As consumers continue to enjoy delicious products during quarantine, many are asking how our farmers are doing. They want to make sure we are protecting our local and national food supply. One program put in place before the pandemic is proving to be very valuable to many dairy farmers here in Washington state.
In July 2019, farmers across the country were given an opportunity to apply for the Dairy Margin Coverage (DMC) program. Through the years, this program has offered protection for dairy farmers, offering a margin whenever the difference between the milk price and the feed price falls below a certain dollar amount.
In other words, the DMC basically offers insurance for farmers to support them when catastrophes occur. Based on the projection of the milk price, a farmer can join this program and select coverage based on price per hundred weight. The Farm Service Agency (FSA), which helped develop the program summarizes it this way: “Producers have the choice to lock in coverage levels until 2023 and receive a 25 percent discount on their DMC premiums.”

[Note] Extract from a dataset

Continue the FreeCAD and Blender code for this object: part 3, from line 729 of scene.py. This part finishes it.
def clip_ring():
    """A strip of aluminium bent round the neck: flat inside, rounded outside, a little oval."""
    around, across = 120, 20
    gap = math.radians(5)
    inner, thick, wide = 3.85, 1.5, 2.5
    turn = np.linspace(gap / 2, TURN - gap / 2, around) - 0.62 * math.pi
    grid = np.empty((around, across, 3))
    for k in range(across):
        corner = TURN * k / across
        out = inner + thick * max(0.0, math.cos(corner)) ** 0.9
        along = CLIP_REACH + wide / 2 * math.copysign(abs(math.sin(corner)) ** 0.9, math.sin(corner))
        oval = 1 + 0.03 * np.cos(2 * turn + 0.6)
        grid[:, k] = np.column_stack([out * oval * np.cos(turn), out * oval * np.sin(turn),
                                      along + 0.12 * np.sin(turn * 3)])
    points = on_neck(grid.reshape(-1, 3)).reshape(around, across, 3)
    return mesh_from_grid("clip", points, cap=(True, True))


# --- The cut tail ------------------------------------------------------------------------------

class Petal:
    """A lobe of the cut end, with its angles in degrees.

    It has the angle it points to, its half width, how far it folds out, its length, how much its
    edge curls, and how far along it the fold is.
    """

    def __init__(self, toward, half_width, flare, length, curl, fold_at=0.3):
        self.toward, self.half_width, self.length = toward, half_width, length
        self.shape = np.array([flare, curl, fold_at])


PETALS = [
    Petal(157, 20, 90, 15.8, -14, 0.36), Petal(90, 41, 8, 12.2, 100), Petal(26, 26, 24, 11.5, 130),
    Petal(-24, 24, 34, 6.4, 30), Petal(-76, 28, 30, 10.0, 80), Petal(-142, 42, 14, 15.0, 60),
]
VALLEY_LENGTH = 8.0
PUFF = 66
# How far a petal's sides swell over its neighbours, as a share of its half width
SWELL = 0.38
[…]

It sounds like a pretty good deal: guaranteed coverage even when the milk price goes down the drain. But here in Whatcom County, how does it affect dairy farmers?
In December 2019, program enrollment closed. Like many dairy farmers in Whatcom County, one dairy farmer (who preferred to remain anonymous), was uncertain about signing up for the program for the coming year. The milk price projections looked good. For the first time in a long time, the milk price looked like it would be going up in 2020.

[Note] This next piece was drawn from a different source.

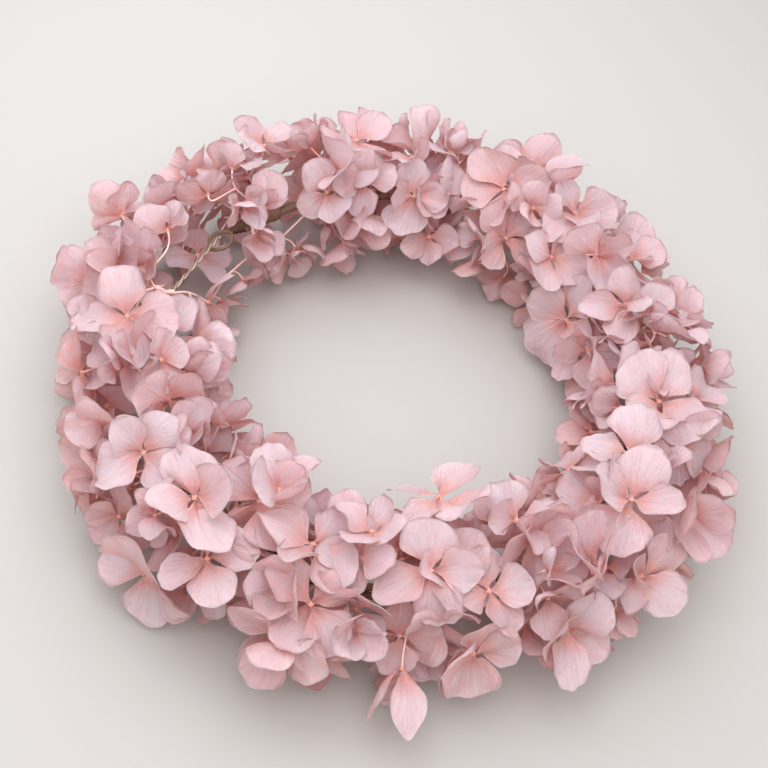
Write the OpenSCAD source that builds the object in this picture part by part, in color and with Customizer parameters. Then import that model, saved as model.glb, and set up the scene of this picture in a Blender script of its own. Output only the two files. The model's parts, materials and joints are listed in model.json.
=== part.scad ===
// Flower crown: a ring of hydrangea sprigs bound to a two-strand wire frame that closes
// with a hook and eye. +Z is up, the origin is the middle of the head opening on the table,
// and the clasp is at the back, on +Y. Millimetres and degrees.

/* [Frame] */
// Radius of the wire ring, to the middle of the two strands
ring_r = 87; // [78:1:98]
// Height of the wire ring above the table
ring_z = 25; // [22:1:28]
// Radius of one paper-wrapped strand
strand_r = 1.3; // [1:0.1:1.8]
// Space between the two strands
strand_gap = 0.4; // [0.4:0.1:0.8]
// Gap at each place where the wire bends
bend_gap = 0.5; // [0.4:0.1:1]
// Angle that the wire bends by at each of its four bending places
bend_max = 5; // [2:0.5:6]

/* [Clasp] */
// Radius of the wrapped wire that forms the eye
eye_wire_r = 1.1; // [0.9:0.1:1.4]
// Clear length of the eye
eye_length = 9; // [8:0.5:12]
// Clear width of the eye
eye_width = 4.6; // [3.6:0.2:6]
// Distance from the middle of the head opening's back to the eye's tip
eye_tip_x = 0.6; // [0:0.2:2]
// Length of the bound neck between the eye and the strands
neck_length = 6; // [5:0.5:8]
// Radius of the bound neck where it covers the strands
neck_r = 3.1; // [3:0.1:3.6]
// Thickness of the neck's binding where it meets the eye
neck_tip_wall = 0.6; // [0.4:0.1:1]
// Radius of the bare twisted hook wire
hook_wire_r = 1.1; // [0.8:0.1:1.3]
// Length of the hook from its bending place to its leg
hook_length = 32; // [28:1:34]
// Distance from the eye's tip wire to the hook's leg, middle to middle
hook_seat = 6; // [5.5:0.1:6.2]
// Radius of the bend between the hook's arm and its leg
hook_bend = 2; // [1.5:0.1:2.5]
// How far the hook's leg reaches below the eye
hook_grip = 1.8; // [1:0.2:2.4]
// Radius of the hook's knuckle, where it bends
knuckle_r = 1.6; // [1.5:0.1:1.8]
// Length of the wrap that holds the hook to the strands
hook_wrap_length = 3; // [2.5:0.5:4]

/* [Sprigs] */
// Radius of a sprig's stem inside its wrap
stem_r = 1.2; // [1:0.1:1.4]
// Space between the stem and each strand inside their wrap
stem_gap = 0.5; // [0.4:0.1:0.8]
// Wall of the paper wrap round the strands and the stem
wrap_wall = 0.8; // [0.6:0.1:1.2]
// Length of a paper wrap, as an angle of the ring
wrap_angle = 5; // [4:0.5:6]
// Angle of the ring that a stem turns up over, past its wrap
stem_turn = 2; // [1.5:0.5:3]
// Angle of the ring that a stem's ends stand out of its wrap by, together
stem_tail = 1; // [0.6:0.2:1.6]
// Height above the strands where a sprig's stem forks
branch_lift = 9; // [8:0.5:10]
// How far each branch of the fork reaches sideways
fork_reach = 3.5; // [3:0.5:5]
// Radius of a floret's stalk
stalk_r = 0.6; // [0.5:0.1:0.9]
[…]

However, despite the projections, this farmer decided to purchase the insurance. And, like other farmers who took that chance, he is now glad he did.
“Normally I’m not an insurance person, but this sounded like a pretty good deal,” he said. Then, risk turned to relief for enrolled farmers when the coverage came through. In fact, some are saying it came through just in time.
“As coronavirus became more of an issue and the milk price projections fell, farmers realized that this coverage program wasn’t such a bad idea after all,” said the Whatcom county farmer. By February, unenrolled farmers were asking for the DMC program to reopen.
The coronavirus has indeed brought troubles for many dairy farmers across the nation. Though it’s not happening in Washington State, milk has been dumped down the drain. Developed by the University of Wisconsin in collaboration with FSA, the DMC program has fortunately been able to help some of the many farmers facing this struggle.
Sonny Perdue, U.S. Secretary of agriculture heard the pleas to re-open DMC after the Covid-19 crisis escalated , but decided not to do so, stating “you can’t buy fire insurance after your house burns down.”
In March, for the farmers who did purchase coverage, the program triggered for the first time. Now, according to the Washington Ag Network, payments are likely to trigger for the next couple months of 2020, based on milk price projections.
All in all, this program has been a mostly positive opportunity for farmers. Even though only 50% of farmers nationally signed up (compared to nearly 85% in the year prior), many are taking advantage of the benefits.
Now, in response to the pandemic, farmers also have the opportunity to take advantage of the Coronavirus Food Assistance Program (CFAP), which will be available to all farmers. For the few farmers who took the risk on DMC, this is an additional benefit.
“I’m glad I took the risk,” says the unnamed farmer when asked if he thought it was a positive move. “I’m grateful for an opportunity to keep farming and glad to have this additional security during times like these.”